What Is Ratatouille?

It’s not just a popular Disney movie

What Is... Ratatouille?
flickr/annapi_78

Ratatouille is a well-known vegetable stew hailing from Provence, a region in France famous for the bounty of its produce. It’s no surprise then that this stew is a celebration of hard-working farmers and the fruits of their labor. It’s common to find eggplant, tomatoes, onions, bell peppers, zucchini, garlic, and herbs all cooked slowly in olive oil in this hearty and comforting staple. The ingredients may vary from recipe to recipe, but these are the essentials.

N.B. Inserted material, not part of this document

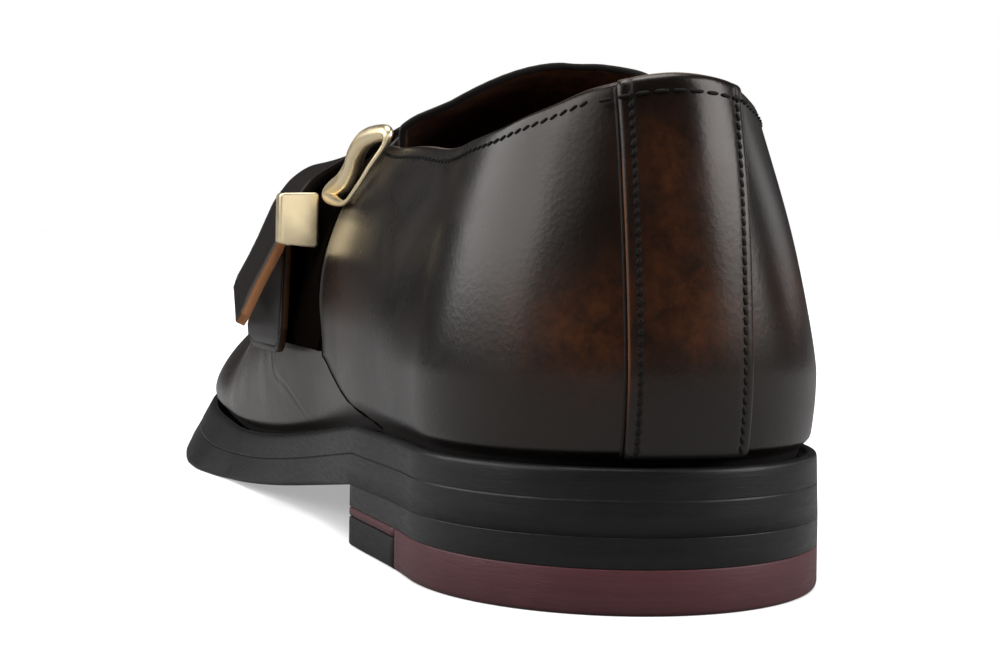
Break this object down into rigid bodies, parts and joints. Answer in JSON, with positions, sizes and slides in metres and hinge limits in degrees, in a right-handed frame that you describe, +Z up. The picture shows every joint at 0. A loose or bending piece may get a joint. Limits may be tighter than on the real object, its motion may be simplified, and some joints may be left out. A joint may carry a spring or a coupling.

Ratatouille is considered a healthy and very filling dish. It’s a favorite among dieters because it is high in nutrients and low in calories. Ratatouille is a balanced meal suitable for vegetarians and vegans. For those concerned with the lack of protein in this dish, you can always add lean chicken or fish. (Photo courtesy of Stock.XCHNG/flame_)

The word ratatouille comes from the French verb touiller, which means, "to stir up." While this may imply a set method, there is actually a debate as to the right way of cooking it. The vegetables can be cooked together or cooked separately and combined at the end. Some cooks combine all the vegetables together at once. Other cooks prefer to create a concentrated base with the onions, garlic, bell peppers, and tomatoes, cooked until their juices have almost evaporated, and then layer the remaining sautéed vegetables on top of it, which creates a type of casserole. Another method used is to sauté all the vegetables separately, then let them simmer in a pot on a stove until they reach the tenderness desired and the spices blend together. Ratatouille is usually served as a side dish, but can be combined with pasta, rice, or fish to be served as a main dish or appetizer.

Click here to see the Grilled Salmon with Ratatouille and Black Olive Tapenade Recipe.

No matter how you decide to make it though, one thing is certain: Remy was really on to something when he decided to put everything on the line and make this simple yet honest and heartwarming "peasant" dish for the jaded and cynical restaurant critic, Anton Ego. One bite and you’ll understand, too.